Example in-vivo T1-maps of two subjects are shown in Fig. 2. Fig. 3 shows the segment-wise analysis of T1 and ECV. Averaged over all volunteers and segments, SAPPHIRE and SASHA yielded significantly higher T1-times (SAPPHIRE: 1578±42 ms, SASHA: 1523±46 ms), ECV values (SAPPHIRE: 0.30±0.03, SASHA: 0.31±0.03) and T1-time variation (SAPPHIRE: 60.1±8.7 ms, SASHA: 70.0±9.3 ms) compared with MOLLI (T1: 1181±47 ms, ECV: 0.27±0.03, precision: 53.7±8.1 ms). No significant difference was found in the inter-subject variability of T1-times or ECV values between the three methods (T1: p=0.90, ECV: p=0.78). The average quality and artifact scores of the T1-mapping methods were: MOLLI: 3.4/3.6, SAPPHIRE: 3.1/3.4, SASHA: 2.9/3.2; 1: poor - 4: excellent, as displayed in Fig. 4.

Discussion

For all methods, native T1-maps revealed a robust image quality throughout the study. The SR image quality rating was slightly lower and artifact incidence higher compared with MOLLI. However, SR showed significantly better quantification accuracy. SR results in 15-30% lower in-vivo precision compared with MOLLI. Previous studies report differences up to 150% at 1.5T [3], rendering SR at 3T a more competitive alternative to IR. Accordingly, no significant difference was found in the inter-subject variability among the three methods.

ECV-values were increased compared with reported values at 1.5T [3], potentially due to inaccurate assessment of blood pool T1-values, as caused by inflowing blood and imperfect saturation. Imaging at 3T using bSSFP yielded high SNR, but led to off-resonance artifacts and SAR limitations. Frequency scouts were successfully used to minimize off-resonance effects. For further improved image quality, SAR reduction is warranted by excitation pulse optimization.

Conclusion

Given the high accuracy, the low level of precision loss, and the good inter-subject variability, SR T1-mapping can be a considered a valuable alternative to MOLLI T1-mapping at 3T.

Acknowledgements

No acknowledgement found.

References

[1] Burt et al., Radiographics 2014 [2] Messroghli et al., MRM 2004 [3] Roujol et al., Radiology 2014 [4] Chow et al., MRM 2013 [5] Weingärtner et al., MRM 2014 [6] Ogg et al., JMRB 1994 [7] Kellman et al., MRM 2014

Figures

Figure 1: Imaging schedule including T1-mapping before (Pre) and after Gd-contrast (15min=Post1; 25min=Post2). MOLLI, SAPPHIRE and SASHA were performed in three short-axis slices. For post-contrast acquisition, same slices were grouped to minimize effects of contrast-washout on inter-sequence comparison. The sequence order within a group and amongst slice groups was randomized.

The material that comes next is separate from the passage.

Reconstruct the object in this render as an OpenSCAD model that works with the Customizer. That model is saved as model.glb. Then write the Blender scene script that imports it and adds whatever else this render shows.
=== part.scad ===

Figure 2: T1-maps of two healthy subjects (#1: 27y, m; #2: 24y, f), acquired with all three sequences before contrast injection and 25min afterwards in a short-axis mid-ventricular slice. Homogeneous T1-values, the absence of artifacts, and a sharp delineation of the myocardium yield visually high T1-map quality for all methods.

Figure 3: Native T1-times (top), precision (middle) and ECV-values (bottom) for all methods, depicted in bullseye plots (AHA-16-segment model) in three slices (A=apical, M=mid-ventricular, B=basal), averaged over 20 subjects. The average across all myocardial segments is shown in the center of each bullseye, the slice averages in the boxes below.

Figure 4: Pie-charts illustrating the distribution and mean of quality/artifact scorings across all T1-maps by two blinded readers. 81% of images were scored with at least “good” quality, with MOLLI having the highest average and lowest artifact scoring. SAPPHIRE yielded higher average quality and similar artifact scores compared with SASHA.